More recently, the company has moved to address its threats. ESPN is placing younger, more diverse multimedia talent – Bomani Jones, Pablo Torre, Mina Kimes, and Katie Nolan – into larger, forward-facing roles, and has launched The Undefeated, an African-American-focused sports and culture website. In what was seen by some as a sop to Red America, ESPN recently rehired Hank Williams Jr – let go in 2011 after publicly comparing President Obama to Hitler – to sing his popular Monday Night Football opening song.
In August, Disney announced plans to start two streaming services that would directly compete with Netflix. One will offer movies; the other, ESPN’s second-tier sports. The company is also adapting SportsCenter for Snapchat. “Part of what we’re seeing is the sloppy process of ESPN trying to pivot from being a gigantic TV company to a more nimble media company,” Ourand said. “It’s like the newspaper industry when the internet started to take hold.”
Of course, that transition has ravaged print media. Some observers believe an “imploding,” “dying” ESPN faces a similar fate. In October, the Hollywood Reporter speculated that the company might consider punting on the NFL after its eight-year, $15.2bn deal with the league expires in 2021, a heretofore unthinkable cost-cutting measure. Squint hard enough, and it’s possible to envision a scenario in which traditional television continues to contract, ratings collapse alongside, and an increasingly cash-strapped ESPN gets outbid for key sports by rich, content-hungry tech giants such as Facebook and Amazon – leaving the company hollowed out, with little of value to offer.

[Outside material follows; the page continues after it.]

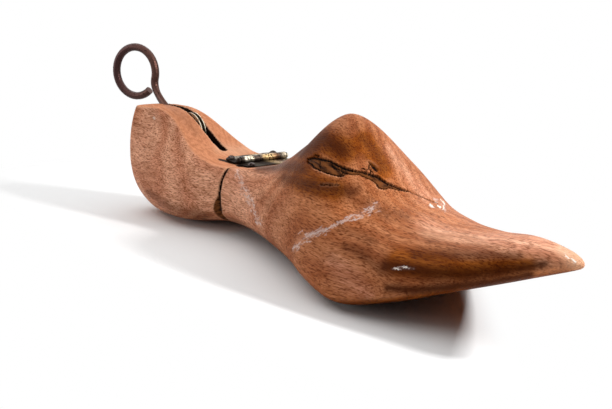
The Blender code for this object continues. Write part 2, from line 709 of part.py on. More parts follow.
def build_handle(collection, cutters, dark, steel):
    """Ring handle, its rivet, the bracket in the slot and two screws."""
    frame = slot_matrix()
    pivot = Vector((PIVOT_POSITION, 0, PIVOT_HEIGHT))
    rows = [(point - pivot, thick, tall) for point, thick, tall in handle_path()]
    handle = add_object("ring_handle", loft_mesh("ring_handle", handle_rings(rows, 14)), collection, dark)
    handle.matrix_world = frame @ Matrix.Translation(pivot)
    smooth_shade(handle)
    eye = rod_mesh("eye_bore", RIVET_RADIUS + RUNNING_FIT, (0, -SLOT_WIDTH, 0), (0, SLOT_WIDTH, 0), 20)
    cut(handle, eye, cutters, frame @ Matrix.Translation(pivot))
    outside = SLOT_WIDTH / 2 - FIT
    rivet_mesh = rod_mesh("handle_rivet", RIVET_RADIUS, (0, -outside, 0), (0, outside, 0))
    rivet = add_object("handle_rivet", rivet_mesh, collection, steel)
    rivet.matrix_world = frame @ Matrix.Translation(pivot)
    smooth_shade(rivet)
    base = SLOT_FLOOR + FIT - PIVOT_HEIGHT
    arc = [(CHEEK_RADIUS * cos(pi * i / 20), CHEEK_RADIUS * sin(pi * i / 20)) for i in range(21)]
    outline = arc + [(-CHEEK_RADIUS, base), (CHEEK_RADIUS, base)]
    sheet = profile_mesh("handle_bracket", outline, outside * 2, collection)
    bracket = add_object("handle_bracket", sheet, collection, steel)
    bracket.matrix_world = frame @ Matrix.Translation(pivot)
    inside = outside - CHEEK_THICKNESS
    past = CHEEK_RADIUS + OVERSHOOT
    low = (-past, -inside, base + CHEEK_THICKNESS)
    hollow = box_mesh("bracket_hollow", low, (past, inside, past))
    cut(bracket, hollow, cutters, frame @ Matrix.Translation(pivot))
    beyond = outside + OVERSHOOT
    bore = rod_mesh("rivet_bore", RIVET_RADIUS + RUNNING_FIT, (0, -beyond, 0), (0, beyond, 0), 20)
    cut(bracket, bore, cutters, frame @ Matrix.Translation(pivot))
    screws = []
    sizes = (BRACKET_SCREW_HEAD_RADIUS, BRACKET_SCREW_HEAD_HEIGHT, BRACKET_SCREW_SHANK_RADIUS)
    sizes += (BRACKET_SCREW_LENGTH, BRACKET_SCREW_SLOT)
    for edge, place in (("rear", -1), ("front", 1)):
        x = place * BRACKET_SCREW_SPACING / 2
        foot = (x, 0, base - OVERSHOOT)
        mouth = (x, 0, base + CHEEK_THICKNESS + OVERSHOOT)
        hole = rod_mesh("base_hole", BRACKET_SCREW_SHANK_RADIUS + FIT / 2, foot, mouth, HOLE_STEPS)
        cut(bracket, hole, cutters, frame @ Matrix.Translation(pivot))
        screw, slot = build_screw("bracket_screw_" + edge, sizes, collection, cutters, steel)
        seat = pivot + Vector((x, 0, base + CHEEK_THICKNESS + FIT))
        screw.matrix_world = frame @ Matrix.Translation(seat)
        slot.parent = screw
        screws.append(screw)
    return handle, rivet, bracket, screws


def stand_on_origin(parts, cutters):
    """Hang everything on one empty that puts the middle of the underside at the origin."""
    graph = bpy.context.evaluated_depsgraph_get()
    graph.update()
    corners = []
    for item in parts.objects:
        body = item.evaluated_get(graph)
        corners += [body.matrix_world @ vert.co for vert in body.data.vertices]
    low = [min(corner[axis] for corner in corners) for axis in range(3)]
    high = [max(corner[axis] for corner in corners) for axis in range(3)]
    root = add_object("shoe_tree_root", None, parts)
    for item in list(parts.objects) + list(cutters.objects):
        if item is not root and not item.parent:
            item.parent = root
    root.location = (-(low[0] + high[0]) / 2, -(low[1] + high[1]) / 2, -low[2])


def main():
    """Build the tree and stand it on the middle of its own floor area."""
    clear_scene()
    parts = new_collection("shoe_tree")
    cutters = new_collection("cutters")
    wood = new_material("aged_beech", (0.38, 0.16, 0.075), 0.45, 0.0)
    bright = new_material("worn_nickel_steel", (0.55, 0.52, 0.45), 0.32, 1.0)
    dark = new_material("browned_steel", (0.075, 0.05, 0.05), 0.42, 0.9)
    build_wood(parts, cutters, wood)
    build_hinge(parts, cutters, bright)
    build_handle(parts, cutters, dark, bright)
    stand_on_origin(parts, cutters)


main()
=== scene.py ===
import math

import bpy
import numpy as np
from mathutils import Matrix, Vector


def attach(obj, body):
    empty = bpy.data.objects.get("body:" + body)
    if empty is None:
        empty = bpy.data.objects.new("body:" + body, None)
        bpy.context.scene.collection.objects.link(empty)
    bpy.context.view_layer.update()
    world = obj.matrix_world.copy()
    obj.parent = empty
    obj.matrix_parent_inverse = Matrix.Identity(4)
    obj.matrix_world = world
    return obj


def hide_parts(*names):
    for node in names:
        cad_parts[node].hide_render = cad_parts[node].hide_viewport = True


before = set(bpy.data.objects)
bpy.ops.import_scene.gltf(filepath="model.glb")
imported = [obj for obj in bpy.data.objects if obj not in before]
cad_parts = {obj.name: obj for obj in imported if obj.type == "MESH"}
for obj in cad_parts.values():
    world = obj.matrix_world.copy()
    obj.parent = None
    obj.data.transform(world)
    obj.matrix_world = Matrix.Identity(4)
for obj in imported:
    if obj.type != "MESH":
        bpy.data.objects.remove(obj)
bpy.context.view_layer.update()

# Camera. The photograph is taken from the inner side of the toe, a little over the tree, from
# about 33 cm away, which gives the strong foreshortening. The frame is set off a little upwards.
bpy.ops.object.camera_add(location=(0.2511, -0.1877, 0.0906))
camera = bpy.context.object
camera.name = "camera"
camera.rotation_euler = (math.radians(90 - 10.156), 0, math.radians(51.365))
camera.data.sensor_width = 36
camera.data.lens = 44.12
camera.data.shift_x = -0.0176
camera.data.shift_y = -0.0585
camera.data.clip_start = 0.01
bpy.context.scene.camera = camera
bpy.context.scene.view_settings.view_transform = "Standard"

# Studio. A white paper sweep that fades to plain white away from the tree's shadow, a small lamp on
# the toe's side that draws the shadow's edge, a wide softbox overhead and a low card in front.
PAPER, PLAIN_WHITE, ROOM_LIGHT = 0.90, 1.0, 0.03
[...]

But that’s unlikely. ESPN remains a powerful, profitable enterprise: the highest-rated cable network among men, and adults ages 18 and 54, with the second-most total viewers in primetime, well-positioned to fend off would-be rivals like Fox Sports that also are being hit hard by pay television’s contraction. It doesn’t need to recapture its youthful hipness; to the contrary, a recent mini-fiasco in which the company announced and then cancelled a Barstool-branded show after criticism from its own employees suggests that the middle-aged company probably shouldn’t try. Nor should ESPN waste time attempting to pacify the politically-peeved – if the Trump Era proves anything, it’s that brands can’t escape America’s all-encompassing grievance vortex.
Ultimately, math is math. ESPN faces a future with fewer paying customers. Those who remain will still be sports fans. Can the company translate their passion into sufficient profit? Disney reportedly is negotiating a $60bn purchase of 21st Century Fox’s entertainment assets, including 22 Fox-owned regional sports networks –which carry teams like the New York Yankees, charge hefty local subscription fees, and serve roughly half of the nation’s television markets. For ESPN, acquiring those rights would be both a doubling down and a bet on the future: own the games, and people will pay you plenty to watch.
“ESPN can’t just make money by showing up anymore,” Deitsch said. “It’s never going to be 1998 again. That said, anybody who thinks they are going out of business tomorrow is insane. One day, they may be a 3,000-person company as opposed to 8,000 people. But that’s still a powerhouse.”
Albeit a smaller one. Seven years ago, ESPN closed five of its seven theme restaurants – including the Baltimore location – and blamed the Great Recession. It was, perhaps, a harbinger. Larger economic and cultural trends lifted ESPN to unprecedented heights. Going forward, the company may find itself in an unfamiliar inversion: still at the mercy of outside forces, and managing its own decline.